Il me reste à dire quelques mots du style des Martyrs : on l’a beaucoup moins attaqué que celui de mes premiers ouvrages. Autrefois on me battoit avec mes propres armes ; on citoit des phrases, des pages même du Génie du Christianisme véritablement répréhensibles. Mais quant aux Martyrs, il semble qu’on ait évité avec soin d’en mettre de longs morceaux sous les yeux des lecteurs. Il paroît qu’on s’est généralement accordé, amis et ennemis, à remarquer dans ma manière des progrès du côté du goût et de l’art. Si je m’en tiens au jugement des censeurs opposés aux Martyrs, le second livre, presque tout le récit, le combat des Francs surtout, une partie de l’Enfer et du Purgatoire, le livre des harangues, le caractère de Cymodocée et de Démodocus, sont les meilleures choses qui soient échappées à ma plume ; il n’y a pas assez d’expressions pour les louer.

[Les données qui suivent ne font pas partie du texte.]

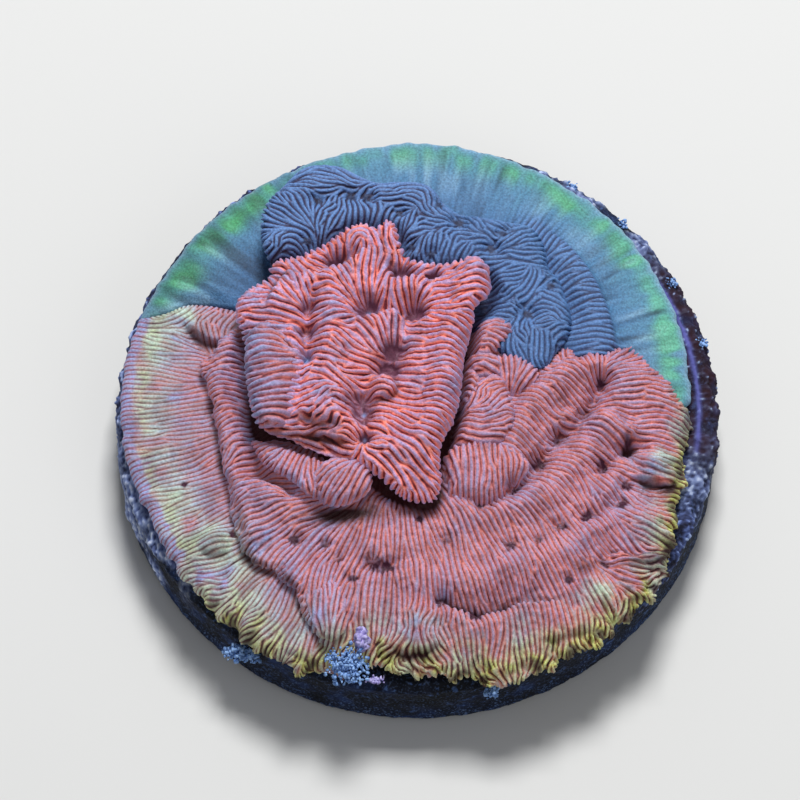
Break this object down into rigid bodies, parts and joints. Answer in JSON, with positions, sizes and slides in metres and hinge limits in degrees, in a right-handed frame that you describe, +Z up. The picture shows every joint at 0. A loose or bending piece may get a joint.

Comment donc croire qu’un livre qui, d’après ses plus violents détracteurs, renferme un personnage comparable à Priam, et un combat qui n’est point effacé par les plus beaux combats d’Homère, comment croire que ce livre est oublié, mort, enseveli pour jamais ? On va tous les jours à la postérité avec moins de titres ; et, grâce à l’imprimerie, l’avenir ne pourra se sauver de nous.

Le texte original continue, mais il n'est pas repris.